The first permanent English settlement on Kent Island was created in 1631 by William Claiborne. Claiborne had arrived in Jamestown, VA as a surveyor in 1621 and by 1626 was named Secretary of State for the colony. Claiborn established a fur trade with the Susquehannock Indians to the north. In 1627 he was granted permission by Virginia Governor George Yeardley to explore the Chesapeake Bay to set up a trading post. He named Kent Island after his birthplace in Kent, England. In June of 1632 the Province of Maryland was formed by King Charles 1st when he granted a charter to George Calvert, 1st Baron Baltimore, but William Claiborne continued to recognize Kent Island as a part of Virginia. Claiborne was a Puritan and Calvert's vision for Maryland was that it should be a haven for English Catholics fleeing the European wars of religion.

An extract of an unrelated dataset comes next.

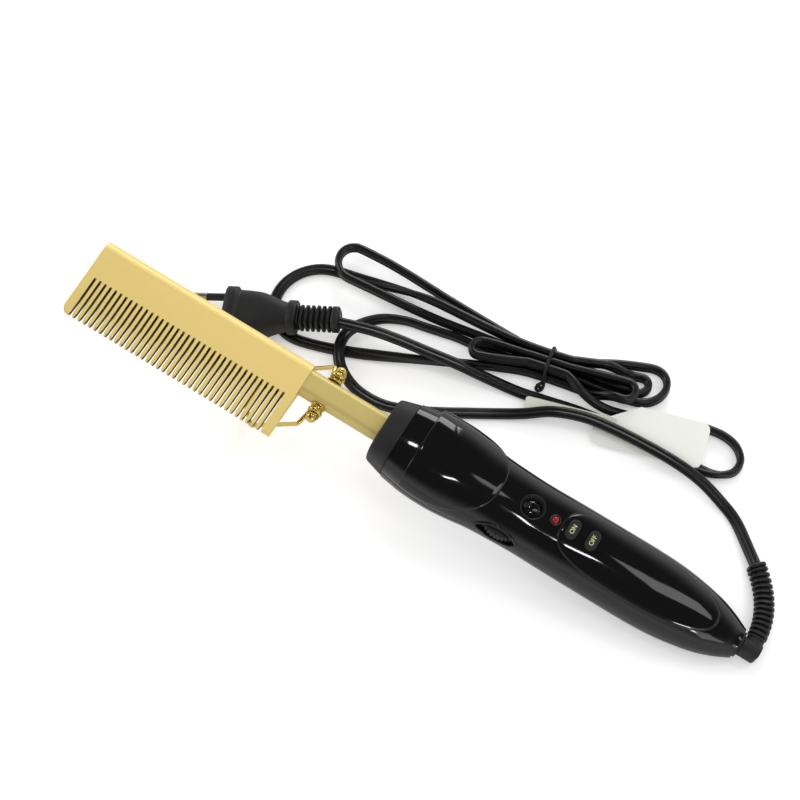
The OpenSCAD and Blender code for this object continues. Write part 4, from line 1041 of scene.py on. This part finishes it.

In 1635 authorities from Maryland seized one of Claiborne's trading ships and Claiborne tried to take it back by force unsuccessfully when three Kent Islander's were killed. In 1637 when Claiborne returned to England for business troops from Maryland took over the island. The island changed allegiances several times over the following decades, sometimes through legal maneuvering, through force, or through playing the dueling religious factions against each other. By 1658 Kent Island was firmly in Maryland's control even though Virginia still laid claim to the island up until 1776.
The violent clashes between between Calvert and Claiborne, especially in the 1640's, sent many of the early settlers with allegiance to Virginia or the Anglican church south below the Potomac River to seek a more stable life in the Northern Neck.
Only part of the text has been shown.